We have jurisdiction over Smith’s appeal under 28 U.S.C. § 1291. See United States
v. Marshall, 954 F.3d 823, 829 (6th Cir. 2020); United States v. Foreman, No. 19-1827, --- F.3d
---, 2020 WL 2204261, at *8 (6th Cir. May 7, 2020).
We review the denial of a motion for a sentence reduction under the First Step Act and
§ 3582(c) for an abuse of discretion. See United States v. Woods, 949 F.3d 934, 937–38 (6th Cir.
No. 19-5281 United States v. Smith Page 3
2020); United States v. Moore, 582 F.3d 641, 644 (6th Cir. 2009). “A district court abuses its
discretion when it applies the incorrect legal standard, misapplies the correct legal standard, or
relies upon clearly erroneous findings of fact.” Moore, 582 F.3d at 644 (quoting United States v.
Pugh, 405 F.3d 390, 397 (6th Cir. 2005)). A district court’s decision should be vacated only if
we are “firmly convinced that a mistake has been made.” Id. (quoting McCombs v.
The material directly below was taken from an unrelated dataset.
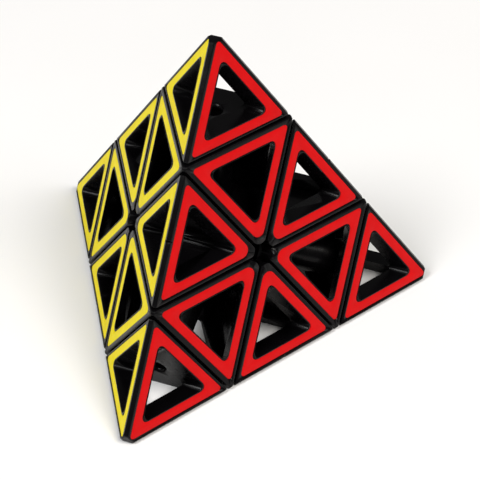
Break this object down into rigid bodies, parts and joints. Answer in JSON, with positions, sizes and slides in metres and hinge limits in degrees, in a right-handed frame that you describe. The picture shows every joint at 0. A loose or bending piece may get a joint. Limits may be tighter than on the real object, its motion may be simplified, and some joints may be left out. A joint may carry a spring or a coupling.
{
  "type": "pyramid twisty puzzle",
  "caption": "Hollow tetrahedral twisty puzzle with turning layers, turning corner tips, windowed black pieces and ring-shaped coloured stickers on every face.",
  "frame": {"origin": "the point where the four turning axes meet, which is the centre of the pyramid", "axes": "+Z points at the top corner, -Y is the way the front (red) face looks, and +X runs from the left base corner to the right one"},
  "size_m": [0.0974, 0.0851, 0.0796],
  "materials": {
    "black_plastic": "gloss",
    "core_plastic": "satin",
    "screw_steel": "satin",
    "spring_steel": "satin",
    "red_sticker": "satin",
    "yellow_sticker": "satin",
    "green_sticker": "satin",
    "blue_sticker": "satin"
  },
  "bodies": {
    "core": {"core_spider": "core_plastic", "axle_screws": "screw_steel", "axle_springs": "spring_steel", "axle_washers": "screw_steel"},
    "layer_top": {"centre_top": "black_plastic", "sticker_red_centre_top": "red_sticker", "sticker_yellow_centre_top": "yellow_sticker", "sticker_green_centre_top": "green_sticker"},
    "layer_left": {"centre_left": "black_plastic", "sticker_red_centre_left": "red_sticker", "sticker_yellow_centre_left": "yellow_sticker", "sticker_blue_centre_left": "blue_sticker"},
    "layer_right": {"centre_right": "black_plastic", "sticker_red_centre_right": "red_sticker", "sticker_green_centre_right": "green_sticker", "sticker_blue_centre_right": "blue_sticker"},
    "layer_back": {"centre_back": "black_plastic", "sticker_yellow_centre_back": "yellow_sticker", "sticker_green_centre_back": "green_sticker", "sticker_blue_centre_back": "blue_sticker"},
    "tip_top": {"tip_shell_top": "black_plastic", "tip_plug_top": "black_plastic", "sticker_red_tip_top": "red_sticker", "sticker_yellow_tip_top": "yellow_sticker", "sticker_green_tip_top": "green_sticker"},
    "tip_left": {"tip_shell_left": "black_plastic", "tip_plug_left": "black_plastic", "sticker_red_tip_left": "red_sticker", "sticker_yellow_tip_left": "yellow_sticker", "sticker_blue_tip_left": "blue_sticker"},
    "tip_right": {"tip_shell_right": "black_plastic", "tip_plug_right": "black_plastic", "sticker_red_tip_right": "red_sticker", "sticker_green_tip_right": "green_sticker", "sticker_blue_tip_right": "blue_sticker"},
    "tip_back": {"tip_shell_back": "black_plastic", "tip_plug_back": "black_plastic", "sticker_yellow_tip_back": "yellow_sticker", "sticker_green_tip_back": "green_sticker", "sticker_blue_tip_back": "blue_sticker"},
    "edge_top_left": {"edge_top_left": "black_plastic", "sticker_red_edge_top_left": "red_sticker", "sticker_yellow_edge_top_left": "yellow_sticker"},
    "edge_top_right": {"edge_top_right": "black_plastic", "sticker_red_edge_top_right": "red_sticker", "sticker_green_edge_top_right": "green_sticker"},
    "edge_top_back": {"edge_top_back": "black_plastic", "sticker_yellow_edge_top_back": "yellow_sticker", "sticker_green_edge_top_back": "green_sticker"},
    "edge_left_right": {"edge_left_right": "black_plastic", "sticker_red_edge_left_right": "red_sticker", "sticker_blue_edge_left_right": "blue_sticker"},
    "edge_right_back": {"edge_right_back": "black_plastic", "sticker_green_edge_right_back": "green_sticker", "sticker_blue_edge_right_back": "blue_sticker"},
    "edge_back_left": {"edge_back_left": "black_plastic", "sticker_yellow_edge_back_left": "yellow_sticker", "sticker_blue_edge_back_left": "blue_sticker"}
  },
  "joints": [
    {"name": "turn_top", "type": "hinge", "parent": "core", "child": "layer_top", "pos_m": [0, 0, 0], "axis": [0, 0, 1], "continuous": true},
    {"name": "turn_left", "type": "hinge", "parent": "core", "child": "layer_left", "pos_m": [0, 0, 0], "axis": [-0.8165, -0.4714, -0.3333], "range_deg": [-360, 360]},
    {"name": "turn_right", "type": "hinge", "parent": "core", "child": "layer_right", "pos_m": [0, 0, 0], "axis": [0.8165, -0.4714, -0.3333], "range_deg": [-360, 360]},
    {"name": "turn_back", "type": "hinge", "parent": "core", "child": "layer_back", "pos_m": [0, 0, 0], "axis": [0, 0.9428, -0.3333], "range_deg": [-360, 360]},
    {"name": "twist_tip_top", "type": "hinge", "parent": "layer_top", "child": "tip_top", "pos_m": [0, 0, 0], "axis": [0, 0, 1], "continuous": true},
    {"name": "twist_tip_left", "type": "hinge", "parent": "layer_left", "child": "tip_left", "pos_m": [0, 0, 0], "axis": [-0.8165, -0.4714, -0.3333], "continuous": true},
    {"name": "twist_tip_right", "type": "hinge", "parent": "layer_right", "child": "tip_right", "pos_m": [0, 0, 0], "axis": [0.8165, -0.4714, -0.3333], "continuous": true},
    {"name": "twist_tip_back", "type": "hinge", "parent": "layer_back", "child": "tip_back", "pos_m": [0, 0, 0], "axis": [0, 0.9428, -0.3333], "continuous": true},
    {"name": "edge_top_left_with_left", "type": "hinge", "parent": "layer_top", "child": "edge_top_left", "pos_m": [0, 0, 0], "axis": [-0.8165, -0.4714, -0.3333], "range_deg": [-360, 360]},
    {"name": "edge_top_right_with_right", "type": "hinge", "parent": "layer_top", "child": "edge_top_right", "pos_m": [0, 0, 0], "axis": [0.8165, -0.4714, -0.3333], "range_deg": [-360, 360]},
    {"name": "edge_top_back_with_back", "type": "hinge", "parent": "layer_top", "child": "edge_top_back", "pos_m": [0, 0, 0], "axis": [0, 0.9428, -0.3333], "range_deg": [-360, 360]},
    {"name": "edge_left_right_with_right", "type": "hinge", "parent": "layer_left", "child": "edge_left_right", "pos_m": [0, 0, 0], "axis": [0.8165, -0.4714, -0.3333], "range_deg": [-360, 360]},
    {"name": "edge_right_back_with_back", "type": "hinge", "parent": "layer_right", "child": "edge_right_back", "pos_m": [0, 0, 0], "axis": [0, 0.9428, -0.3333], "range_deg": [-360, 360]},
    {"name": "edge_back_left_with_left", "type": "hinge", "parent": "layer_back", "child": "edge_back_left", "pos_m": [0, 0, 0], "axis": [-0.8165, -0.4714, -0.3333], "range_deg": [-360, 360]}
  ],
  "couplings": [
    {"joint": "edge_top_left_with_left", "follows": "turn_left", "ratio": 1},
    {"joint": "edge_top_right_with_right", "follows": "turn_right", "ratio": 1},
    {"joint": "edge_top_back_with_back", "follows": "turn_back", "ratio": 1},
    {"joint": "edge_left_right_with_right", "follows": "turn_right", "ratio": 1},
    {"joint": "edge_right_back_with_back", "follows": "turn_back", "ratio": 1},
    {"joint": "edge_back_left_with_left", "follows": "turn_left", "ratio": 1}
  ]
}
Meijer, Inc.,
395 F.3d 346, 358 (6th Cir. 2005)).
The district court held that Smith was eligible for a sentence reduction under the First
Step Act. The district court acknowledged that under the current sentencing regime, Smith’s
guideline range after applying the retroactive guidelines amendments would be 77 to 96 months
of imprisonment and he would be subject to a 10-year mandatory-minimum sentence. Smith,
2019 WL 1028000, at *3. However, the district court denied Smith’s motion for a reduction,
concluding that his original 20-year sentence remained appropriate.
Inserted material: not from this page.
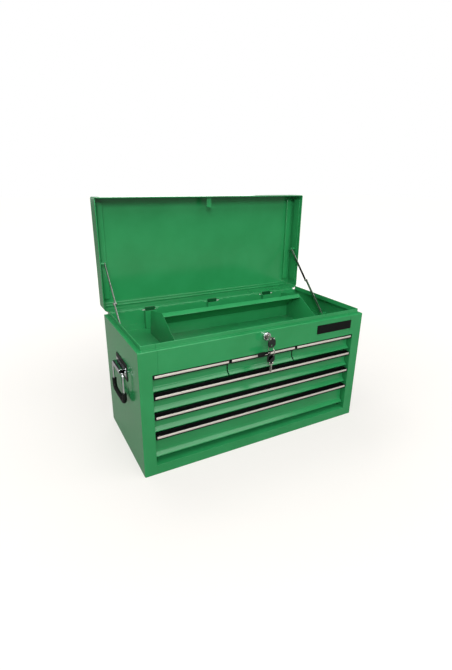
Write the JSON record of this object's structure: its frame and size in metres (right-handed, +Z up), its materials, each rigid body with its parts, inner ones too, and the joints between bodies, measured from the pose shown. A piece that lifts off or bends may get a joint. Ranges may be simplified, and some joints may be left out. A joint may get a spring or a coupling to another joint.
{
  "type": "steel tool chest with drawers and a hinged lid",
  "caption": "Sheet-steel tool chest: sliding drawers with full-width pulls below, a lidded compartment with a lift-out tray above, stays, a key lock and side bail handles.",
  "frame": {"origin": "centre of the base, on the surface that the chest stands on", "axes": "+X to the right of someone facing the drawers, +Y to the back, +Z up"},
  "size_m": [0.696, 0.3997, 0.6334],
  "materials": {
    "green_paint": "gloss green enamel on folded sheet steel",
    "black_paint": "satin black enamel",
    "black_plastic": "moulded black plastic",
    "pull_insert_finish": "satin silver strip",
    "zinc_steel": "bright zinc-plated steel",
    "chrome_plate": "polished chrome plate",
    "nickel_steel": "nickel-plated steel and die cast",
    "key_plastic": "dark grey moulded key bow",
    "badge_black": "plain black badge plate with nothing on it",
    "black_rubber": "black moulded rubber grip"
  },
  "bodies": {
    "cabinet": {"side_panels": "green_paint", "front_panel": "green_paint", "base_pan": "green_paint", "back_panel": "green_paint", "compartment_floor": "green_paint", "slide_supports": "green_paint", "slide_rails": "zinc_steel", "lock_bar_guides": "green_paint", "hinge_body_leaf": "green_paint", "hinge_pin": "zinc_steel", "lock_housing": "chrome_plate", "badge_plate": "badge_black", "stay_body_studs": "zinc_steel", "handle_backplates": "black_paint", "handle_clips": "chrome_plate"},
    "lid": {"lid_shell": "green_paint", "lid_stiffeners": "green_paint", "lid_strike": "green_paint", "hinge_lid_leaf": "green_paint", "stay_lid_studs": "zinc_steel"},
    "stay_lower": {"stay_lower_links": "zinc_steel"},
    "stay_upper": {"stay_upper_links": "zinc_steel"},
    "lock_bar_frame": {"lock_bars": "green_paint"},
    "lift_out_tray": {"tray": "green_paint"},
    "lock_key": {"lock_plug": "nickel_steel", "lock_cam": "nickel_steel", "key": "nickel_steel"},
    "folding_bow": {"key_bow": "key_plastic"},
    "hanging_ring": {"key_ring": "nickel_steel"},
    "hanging_keys": {"key_tag": "black_plastic", "spare_bow": "key_plastic"},
    "spare_key_blade": {"spare_blade": "nickel_steel"},
    "left_handle": {"handle_bail_left": "chrome_plate", "handle_grip_left": "black_rubber"},
    "right_handle": {"handle_bail_right": "chrome_plate", "handle_grip_right": "black_rubber"},
    "drawer_top_left": {"drawer_top_left": "green_paint", "pull_top_left": "black_plastic", "pull_insert_top_left": "pull_insert_finish", "slides_top_left": "zinc_steel"},
    "drawer_top_middle": {"drawer_top_middle": "green_paint", "pull_top_middle": "black_plastic", "pull_insert_top_middle": "pull_insert_finish", "slides_top_middle": "zinc_steel"},
    "drawer_top_right": {"drawer_top_right": "green_paint", "pull_top_right": "black_plastic", "pull_insert_top_right": "pull_insert_finish", "slides_top_right": "zinc_steel"},
    "drawer_second": {"drawer_second": "green_paint", "pull_second": "black_plastic", "pull_insert_second": "pull_insert_finish", "slides_second": "zinc_steel"},
    "drawer_third": {"drawer_third": "green_paint", "pull_third": "black_plastic", "pull_insert_third": "pull_insert_finish", "slides_third": "zinc_steel"},
    "drawer_bottom": {"drawer_bottom": "green_paint", "pull_bottom": "black_plastic", "pull_insert_bottom": "pull_insert_finish", "slides_bottom": "zinc_steel"}
  },
  "joints": [
    {"name": "lid_hinge", "type": "hinge", "parent": "cabinet", "child": "lid", "pos_m": [0, 0.1559, 0.3275], "axis": [-1, 0, 0], "range_deg": [-90, 0]},
    {"name": "stay_lower_pivot", "type": "hinge", "parent": "cabinet", "child": "stay_lower", "pos_m": [0, 0, 0.283], "axis": [-1, 0, 0], "range_deg": [0, 48.34]},
    {"name": "stay_upper_pivot", "type": "hinge", "parent": "lid", "child": "stay_upper", "pos_m": [0, 0.176, 0.4615], "axis": [-1, 0, 0], "range_deg": [-10.08, 0]},
    {"name": "lock_bar_slide", "type": "slide", "parent": "cabinet", "child": "lock_bar_frame", "axis": [0, 0, 1], "range_m": [-0.0058, 0]},
    {"name": "tray_lift", "type": "slide", "parent": "cabinet", "child": "lift_out_tray", "axis": [0, 0, 1], "range_m": [0, 0.15]},
    {"name": "lock_turn", "type": "hinge", "parent": "cabinet", "child": "lock_key", "pos_m": [0, -0.1525, 0.314], "axis": [0, -1, 0], "range_deg": [0, 90]},
    {"name": "key_bow_fold", "type": "hinge", "parent": "lock_key", "child": "folding_bow", "pos_m": [0, -0.1805, 0.314], "axis": [1, 0, 0], "range_deg": [-90, 0]},
    {"name": "ring_hang", "type": "hinge", "parent": "folding_bow", "child": "hanging_ring", "pos_m": [0, -0.1805, 0.297], "axis": [0, -1, 0], "range_deg": [-90, 0]},
    {"name": "keys_slide_round_ring", "type": "hinge", "parent": "hanging_ring", "child": "hanging_keys", "pos_m": [0, -0.1805, 0.28235], "axis": [1, 0, 0], "range_deg": [0, 90]},
    {"name": "spare_blade_fold", "type": "hinge", "parent": "hanging_keys", "child": "spare_key_blade", "pos_m": [0, -0.1805, 0.2507], "axis": [-1, 0, 0], "range_deg": [0, 90]},
    {"name": "left_handle_swing", "type": "hinge", "parent": "cabinet", "child": "left_handle", "pos_m": [-0.3415, -0.008, 0.236], "axis": [0, 1, 0], "range_deg": [0, 95]},
    {"name": "right_handle_swing", "type": "hinge", "parent": "cabinet", "child": "right_handle", "pos_m": [0.3415, -0.008, 0.236], "axis": [0, -1, 0], "range_deg": [0, 95]},
    {"name": "drawer_top_left_slide", "type": "slide", "parent": "cabinet", "child": "drawer_top_left", "axis": [0, -1, 0], "range_m": [0, 0.15]},
    {"name": "drawer_top_middle_slide", "type": "slide", "parent": "cabinet", "child": "drawer_top_middle", "axis": [0, -1, 0], "range_m": [0, 0.15]},
    {"name": "drawer_top_right_slide", "type": "slide", "parent": "cabinet", "child": "drawer_top_right", "axis": [0, -1, 0], "range_m": [0, 0.15]},
    {"name": "drawer_second_slide", "type": "slide", "parent": "cabinet", "child": "drawer_second", "axis": [0, -1, 0], "range_m": [0, 0.15]},
    {"name": "drawer_third_slide", "type": "slide", "parent": "cabinet", "child": "drawer_third", "axis": [0, -1, 0], "range_m": [0, 0.15]},
    {"name": "drawer_bottom_slide", "type": "slide", "parent": "cabinet", "child": "drawer_bottom", "axis": [0, -1, 0], "range_m": [0, 0.15]}
  ],
  "couplings": [
    {"joint": "stay_lower_pivot", "follows": "lid_hinge", "ratio": -0.53713},
    {"joint": "stay_upper_pivot", "follows": "lid_hinge", "ratio": 0.11199},
    {"joint": "lock_bar_slide", "follows": "lid_hinge", "m_per_rad": 0.0036924},
    {"joint": "ring_hang", "follows": "lock_turn", "ratio": -1},
    {"joint": "keys_slide_round_ring", "follows": "key_bow_fold", "ratio": -1}
  ]
}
The First Step Act, § 404(b), 132 Stat. at 5222, and § 3582(c)(1)(B) give courts discretion
to decide whether a prisoner who is eligible for a sentence reduction merits one, and the
government agrees that we should review the decision regarding whether a reduction was
warranted for an abuse of discretion. The district court must consider the factors in § 3553(a),
which requires that a sentence be “not greater than necessary.” The relevant guideline range in
this case, both before and after the First Step Act, was the statutorily required minimum sentence
that exceeded what was otherwise the relevant guideline range. See U.S.S.G § 5G1.1(b). While
the original sentence was at the guideline range by virtue of the then-applicable statutory
minimum, Smith’s sentence after the First Step Act is twice the guideline range—a range set by
Congress rather than the Sentencing Commission.
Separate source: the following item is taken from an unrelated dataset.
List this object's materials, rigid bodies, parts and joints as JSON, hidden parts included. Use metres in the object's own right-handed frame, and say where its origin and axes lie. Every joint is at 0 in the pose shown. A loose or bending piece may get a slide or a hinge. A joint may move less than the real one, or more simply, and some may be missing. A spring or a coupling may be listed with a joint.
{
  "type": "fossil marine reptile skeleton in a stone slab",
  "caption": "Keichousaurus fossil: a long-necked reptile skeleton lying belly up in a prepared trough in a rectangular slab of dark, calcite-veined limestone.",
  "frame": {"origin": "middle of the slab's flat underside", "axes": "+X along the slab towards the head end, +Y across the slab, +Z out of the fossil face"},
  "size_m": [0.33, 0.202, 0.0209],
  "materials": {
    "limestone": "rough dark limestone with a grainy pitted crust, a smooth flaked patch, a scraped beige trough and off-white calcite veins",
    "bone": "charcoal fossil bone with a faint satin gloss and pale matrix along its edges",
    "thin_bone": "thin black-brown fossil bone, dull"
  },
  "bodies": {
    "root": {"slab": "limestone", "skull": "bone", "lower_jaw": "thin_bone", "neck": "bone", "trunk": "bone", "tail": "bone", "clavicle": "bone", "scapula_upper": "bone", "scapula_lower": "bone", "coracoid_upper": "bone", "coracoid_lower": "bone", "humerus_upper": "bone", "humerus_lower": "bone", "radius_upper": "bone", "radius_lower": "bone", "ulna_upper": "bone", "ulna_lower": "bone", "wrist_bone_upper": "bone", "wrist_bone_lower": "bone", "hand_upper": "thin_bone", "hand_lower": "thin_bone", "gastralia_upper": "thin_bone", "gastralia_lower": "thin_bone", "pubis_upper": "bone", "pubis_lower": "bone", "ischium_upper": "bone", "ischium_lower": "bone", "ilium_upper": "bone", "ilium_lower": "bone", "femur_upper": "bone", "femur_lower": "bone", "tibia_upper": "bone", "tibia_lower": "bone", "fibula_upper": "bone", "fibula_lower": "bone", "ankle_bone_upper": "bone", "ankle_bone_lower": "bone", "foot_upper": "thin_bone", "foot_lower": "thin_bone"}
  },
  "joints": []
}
As we explained in the Government’s appeal of a far-below-guideline sentence in United
States v. Bistline, 665 F.3d 758 (6th Cir. 2012), the sentencing guidelines ‘“should be the starting
point and the initial benchmark’ for choosing a defendant’s sentence” even though they are now
only advisory. Id. at 761 (quoting Gall v. United States, 552 U.S. 38, 49 (2007)). If the district
court decides to impose or refuse to reduce a sentence outside the applicable guideline range,
“the court must ‘ensure that the justification is sufficiently compelling to support the degree of
the variance. We find it uncontroversial that a major departure should be supported by a more
No. 19-5281 United States v. Smith Page 4
significant justification than a minor one.”’ Id. (quoting Gall, 552 U.S. at 50). The variance in
this case is certainly a major one. It is twice the maximum of the guideline range set by the
statute, and two-and-a-half times what the guideline would otherwise be without the statutory
minimum.
Moreover, the fact that Congress was the actor that reduced Smith’s guideline range
through the passage of the First Step Act, rather than the Sentencing Commission, if anything
increases rather than decreases the need to justify disagreement with the guideline. Again, as we
said in Bistline, “a district court cannot reasonably reject § 2G2.2—or any other guidelines
provision—merely on the ground that Congress exercised, rather than delegated, its power to set
the policies reflected therein. That is not to say that a district court must agree with a guideline
in which Congress has played a direct role. It is only to say that the fact of Congress’s role in
amending a guideline is not itself a valid reason to disagree with the guideline.” Id. at 762. The
fact that Congress was the actor that lowered the mandatory minimum here and thereby lowered
the relevant guideline range puts that amended guideline on “stronger ground.” See id. at 764.
When “a guideline comes bristling with Congress’s own empirical and value judgments—or
even just value judgments—the district court that seeks to disagree with the guideline on policy
grounds faces a considerably more formidable task than the district court did in [Kimbrough v.
United States, 552 U.S. 85 (2007)].” Id.
The district court’s explanation for denying Smith’s motion for a reduction does not
adequately explain why Smith should not receive at least some sentence reduction. After
reciting Smith’s criminal conduct that resulted in his 2006 conviction, the district court recalled
that it had examined the § 3553(a)(2) sentencing factors and had explained why a sentence of
20 years’ imprisonment was appropriate during Smith’s original sentencing in March 2007.
Beyond relying on the court’s analysis at the original sentencing hearing, the court briefly
discussed the nature and circumstances of Smith’s offense and the need to protect the public—
two of the § 3553(a) factors. The court pointed to the scale and harm of Smith’s criminal
conduct and determined that Smith has a high risk for recidivism based on statistical information
of people who, like Smith, have a significant criminal history. However, these considerations are
accounted for within the guidelines calculation and therefore do not provide sufficient
No. 19-5281 United States v. Smith Page 5
justification for maintaining a sentence that is twice the maximum of the guideline range set by
Congress. See 28 U.S.C. § 991(b); Rita v. United States, 551 U.S. 338, 348–49 (2007). This is
especially true when the district court previously found the at-guideline range sentence to be
appropriate.
Ultimately, the district court failed to provide a sufficiently compelling justification for
maintaining a sentence that is now twice the guideline range set by Congress. We are confident
on remand that the district court can determine whether, in its discretion, a sentence less than
20 years is appropriate after considering the § 3553(a) factors with reference to the purposes of
the First Step Act and Fair Sentencing Act.
Accordingly, we VACATE the district court’s order and REMAND the case to the
district court for further proceedings.